## WHAT IS BEING ASKED
Take every line from the listing below that includes "picture" and copy it.
%%
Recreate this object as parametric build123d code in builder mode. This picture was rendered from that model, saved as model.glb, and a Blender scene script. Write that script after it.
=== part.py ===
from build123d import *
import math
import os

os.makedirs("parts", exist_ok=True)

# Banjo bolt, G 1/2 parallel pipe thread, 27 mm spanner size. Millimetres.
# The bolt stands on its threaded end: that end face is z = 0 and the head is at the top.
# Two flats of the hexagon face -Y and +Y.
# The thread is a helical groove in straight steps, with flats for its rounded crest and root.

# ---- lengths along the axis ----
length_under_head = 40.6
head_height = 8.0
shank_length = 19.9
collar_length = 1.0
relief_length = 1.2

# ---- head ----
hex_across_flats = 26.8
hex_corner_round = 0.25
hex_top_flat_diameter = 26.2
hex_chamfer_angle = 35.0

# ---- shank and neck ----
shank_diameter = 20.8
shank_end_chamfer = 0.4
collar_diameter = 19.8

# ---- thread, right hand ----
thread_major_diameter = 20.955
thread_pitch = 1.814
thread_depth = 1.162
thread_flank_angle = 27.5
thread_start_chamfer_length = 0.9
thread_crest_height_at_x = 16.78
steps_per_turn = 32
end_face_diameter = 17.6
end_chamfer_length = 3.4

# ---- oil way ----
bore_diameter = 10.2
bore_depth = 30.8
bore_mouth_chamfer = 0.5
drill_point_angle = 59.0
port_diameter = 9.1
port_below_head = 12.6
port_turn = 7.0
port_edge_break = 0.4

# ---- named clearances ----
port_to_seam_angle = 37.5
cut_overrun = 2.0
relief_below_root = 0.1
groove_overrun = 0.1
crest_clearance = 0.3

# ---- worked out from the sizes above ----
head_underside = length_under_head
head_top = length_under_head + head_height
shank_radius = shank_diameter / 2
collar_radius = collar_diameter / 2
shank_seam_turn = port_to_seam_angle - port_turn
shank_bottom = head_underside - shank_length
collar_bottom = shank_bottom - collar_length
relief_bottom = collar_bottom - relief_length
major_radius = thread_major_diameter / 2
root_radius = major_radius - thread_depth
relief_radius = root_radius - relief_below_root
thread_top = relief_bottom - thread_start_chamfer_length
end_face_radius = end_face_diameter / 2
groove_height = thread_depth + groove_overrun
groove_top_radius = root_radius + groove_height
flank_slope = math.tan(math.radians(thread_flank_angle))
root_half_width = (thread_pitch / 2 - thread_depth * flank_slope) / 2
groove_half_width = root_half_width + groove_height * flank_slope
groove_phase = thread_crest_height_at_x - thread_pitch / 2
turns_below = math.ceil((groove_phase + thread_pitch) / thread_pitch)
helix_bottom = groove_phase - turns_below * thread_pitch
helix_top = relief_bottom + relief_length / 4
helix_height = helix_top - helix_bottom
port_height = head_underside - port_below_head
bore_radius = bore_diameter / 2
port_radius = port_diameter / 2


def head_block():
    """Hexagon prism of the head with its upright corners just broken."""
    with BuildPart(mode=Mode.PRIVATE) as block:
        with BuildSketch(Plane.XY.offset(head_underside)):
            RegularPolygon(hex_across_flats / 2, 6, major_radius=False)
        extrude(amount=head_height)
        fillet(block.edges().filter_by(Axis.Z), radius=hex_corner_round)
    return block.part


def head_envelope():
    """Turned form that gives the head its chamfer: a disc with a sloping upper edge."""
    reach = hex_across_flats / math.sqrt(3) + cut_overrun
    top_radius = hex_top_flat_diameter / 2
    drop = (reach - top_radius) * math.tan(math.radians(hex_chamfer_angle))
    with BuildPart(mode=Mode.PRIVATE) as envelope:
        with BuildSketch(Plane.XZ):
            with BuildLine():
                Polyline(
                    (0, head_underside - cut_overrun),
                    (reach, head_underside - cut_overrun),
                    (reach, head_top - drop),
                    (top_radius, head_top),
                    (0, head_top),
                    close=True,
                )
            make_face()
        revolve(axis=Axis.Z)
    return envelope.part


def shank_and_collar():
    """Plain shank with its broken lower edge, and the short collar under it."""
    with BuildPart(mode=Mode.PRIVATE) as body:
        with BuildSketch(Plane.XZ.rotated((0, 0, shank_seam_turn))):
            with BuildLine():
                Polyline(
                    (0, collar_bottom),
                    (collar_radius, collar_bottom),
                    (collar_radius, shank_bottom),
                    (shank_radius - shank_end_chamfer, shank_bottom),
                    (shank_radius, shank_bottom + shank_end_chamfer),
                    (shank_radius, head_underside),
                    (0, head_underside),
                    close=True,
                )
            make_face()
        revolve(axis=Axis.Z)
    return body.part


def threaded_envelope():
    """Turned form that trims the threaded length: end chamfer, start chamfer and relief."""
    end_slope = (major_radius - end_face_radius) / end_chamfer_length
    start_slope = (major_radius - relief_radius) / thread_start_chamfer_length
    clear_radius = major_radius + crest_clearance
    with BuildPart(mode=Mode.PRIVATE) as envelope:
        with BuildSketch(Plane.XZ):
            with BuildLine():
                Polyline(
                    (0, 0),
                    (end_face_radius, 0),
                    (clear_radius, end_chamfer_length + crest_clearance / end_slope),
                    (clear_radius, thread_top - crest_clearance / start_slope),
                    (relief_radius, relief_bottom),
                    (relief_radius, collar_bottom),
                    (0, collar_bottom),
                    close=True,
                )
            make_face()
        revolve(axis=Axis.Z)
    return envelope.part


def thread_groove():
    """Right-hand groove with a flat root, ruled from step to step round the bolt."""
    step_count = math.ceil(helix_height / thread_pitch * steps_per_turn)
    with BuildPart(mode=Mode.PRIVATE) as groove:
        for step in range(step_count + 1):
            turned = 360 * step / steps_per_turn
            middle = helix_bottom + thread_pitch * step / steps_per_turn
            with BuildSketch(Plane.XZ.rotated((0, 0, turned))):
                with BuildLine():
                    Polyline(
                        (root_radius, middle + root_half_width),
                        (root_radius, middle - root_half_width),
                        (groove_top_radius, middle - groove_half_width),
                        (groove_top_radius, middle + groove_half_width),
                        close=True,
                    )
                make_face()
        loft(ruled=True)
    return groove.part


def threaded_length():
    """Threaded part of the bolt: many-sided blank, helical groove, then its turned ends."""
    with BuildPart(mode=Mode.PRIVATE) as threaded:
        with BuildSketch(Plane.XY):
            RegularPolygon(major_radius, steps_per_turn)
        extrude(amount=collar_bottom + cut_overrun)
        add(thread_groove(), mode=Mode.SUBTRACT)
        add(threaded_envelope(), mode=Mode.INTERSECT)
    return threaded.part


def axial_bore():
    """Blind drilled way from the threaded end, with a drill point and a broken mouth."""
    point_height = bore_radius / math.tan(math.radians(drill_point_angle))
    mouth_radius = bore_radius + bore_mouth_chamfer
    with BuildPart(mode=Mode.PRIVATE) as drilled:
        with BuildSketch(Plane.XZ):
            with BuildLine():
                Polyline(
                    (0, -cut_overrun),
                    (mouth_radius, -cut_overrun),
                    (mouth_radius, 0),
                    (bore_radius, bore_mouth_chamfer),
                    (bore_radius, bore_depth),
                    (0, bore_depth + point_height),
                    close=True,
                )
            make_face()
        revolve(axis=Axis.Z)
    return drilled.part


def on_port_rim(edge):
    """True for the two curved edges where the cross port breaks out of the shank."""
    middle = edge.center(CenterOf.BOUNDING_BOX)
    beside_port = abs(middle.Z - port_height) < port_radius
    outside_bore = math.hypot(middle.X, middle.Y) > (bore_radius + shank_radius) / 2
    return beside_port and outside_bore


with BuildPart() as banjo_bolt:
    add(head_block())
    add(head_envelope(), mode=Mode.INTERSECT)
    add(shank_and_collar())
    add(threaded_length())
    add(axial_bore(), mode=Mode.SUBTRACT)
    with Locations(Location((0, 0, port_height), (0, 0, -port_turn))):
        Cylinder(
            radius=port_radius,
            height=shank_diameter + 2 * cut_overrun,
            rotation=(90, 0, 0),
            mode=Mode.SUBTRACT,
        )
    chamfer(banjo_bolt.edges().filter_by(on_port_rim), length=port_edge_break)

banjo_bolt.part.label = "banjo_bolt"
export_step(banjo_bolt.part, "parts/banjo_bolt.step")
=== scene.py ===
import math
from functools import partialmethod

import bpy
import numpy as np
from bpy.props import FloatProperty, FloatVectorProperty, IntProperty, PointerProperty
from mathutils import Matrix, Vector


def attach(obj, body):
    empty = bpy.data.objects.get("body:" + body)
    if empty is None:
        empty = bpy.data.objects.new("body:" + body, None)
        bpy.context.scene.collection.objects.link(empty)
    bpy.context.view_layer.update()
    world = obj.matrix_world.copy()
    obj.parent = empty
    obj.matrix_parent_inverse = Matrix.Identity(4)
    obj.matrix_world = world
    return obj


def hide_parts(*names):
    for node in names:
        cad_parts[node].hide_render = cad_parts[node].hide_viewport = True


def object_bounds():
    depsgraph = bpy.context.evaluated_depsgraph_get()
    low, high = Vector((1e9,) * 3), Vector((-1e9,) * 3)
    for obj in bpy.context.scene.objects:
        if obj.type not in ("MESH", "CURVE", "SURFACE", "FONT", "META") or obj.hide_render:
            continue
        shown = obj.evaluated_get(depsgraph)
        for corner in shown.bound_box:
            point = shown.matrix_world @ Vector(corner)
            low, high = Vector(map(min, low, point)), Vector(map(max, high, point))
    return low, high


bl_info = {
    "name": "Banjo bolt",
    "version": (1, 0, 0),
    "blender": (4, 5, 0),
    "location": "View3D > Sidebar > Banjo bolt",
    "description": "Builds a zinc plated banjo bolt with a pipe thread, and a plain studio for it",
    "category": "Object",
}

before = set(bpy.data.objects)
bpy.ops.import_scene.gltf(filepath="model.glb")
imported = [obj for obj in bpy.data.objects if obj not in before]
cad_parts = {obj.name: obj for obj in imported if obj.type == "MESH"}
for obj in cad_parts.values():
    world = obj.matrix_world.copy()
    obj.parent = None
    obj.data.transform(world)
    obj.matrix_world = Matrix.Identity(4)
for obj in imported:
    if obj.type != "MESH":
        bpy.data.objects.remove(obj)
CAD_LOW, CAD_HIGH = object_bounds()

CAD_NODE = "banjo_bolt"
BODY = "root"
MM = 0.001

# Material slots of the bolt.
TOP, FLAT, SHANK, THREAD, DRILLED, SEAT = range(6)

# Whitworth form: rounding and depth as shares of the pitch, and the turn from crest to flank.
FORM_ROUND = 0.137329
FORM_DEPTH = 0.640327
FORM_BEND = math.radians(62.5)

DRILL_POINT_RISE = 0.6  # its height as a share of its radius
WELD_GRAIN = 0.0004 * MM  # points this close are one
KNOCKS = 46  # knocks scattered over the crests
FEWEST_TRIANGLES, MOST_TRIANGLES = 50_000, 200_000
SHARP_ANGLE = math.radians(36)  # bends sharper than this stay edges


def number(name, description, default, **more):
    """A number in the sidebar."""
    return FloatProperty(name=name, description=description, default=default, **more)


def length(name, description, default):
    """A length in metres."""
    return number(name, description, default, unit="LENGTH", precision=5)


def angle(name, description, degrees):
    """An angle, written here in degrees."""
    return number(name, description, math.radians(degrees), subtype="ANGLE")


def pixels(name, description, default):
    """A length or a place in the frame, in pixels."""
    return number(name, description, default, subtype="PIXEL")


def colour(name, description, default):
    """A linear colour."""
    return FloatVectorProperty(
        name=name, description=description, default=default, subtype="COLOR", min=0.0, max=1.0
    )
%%
%%
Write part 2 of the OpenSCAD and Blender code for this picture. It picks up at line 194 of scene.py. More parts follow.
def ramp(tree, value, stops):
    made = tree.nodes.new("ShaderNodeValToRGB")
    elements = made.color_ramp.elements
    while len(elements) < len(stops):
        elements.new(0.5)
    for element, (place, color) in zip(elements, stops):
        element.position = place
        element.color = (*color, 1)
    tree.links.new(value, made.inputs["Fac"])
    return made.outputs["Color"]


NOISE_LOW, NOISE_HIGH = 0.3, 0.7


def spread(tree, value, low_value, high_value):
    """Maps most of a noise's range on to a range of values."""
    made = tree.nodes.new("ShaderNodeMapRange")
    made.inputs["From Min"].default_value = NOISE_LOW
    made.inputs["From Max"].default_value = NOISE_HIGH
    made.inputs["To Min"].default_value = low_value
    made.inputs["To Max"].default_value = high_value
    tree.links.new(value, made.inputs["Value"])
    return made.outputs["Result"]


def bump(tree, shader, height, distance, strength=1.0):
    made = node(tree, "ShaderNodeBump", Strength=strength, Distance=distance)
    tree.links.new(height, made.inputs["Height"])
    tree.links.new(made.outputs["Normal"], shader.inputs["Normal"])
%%
## FINISHED TASK
Recreate this object as parametric build123d code in builder mode. This picture was rendered from that model, saved as model.glb, and a Blender scene script. Write that script after it.
Write part 2 of the OpenSCAD and Blender code for this picture. It picks up at line 194 of scene.py. More parts follow.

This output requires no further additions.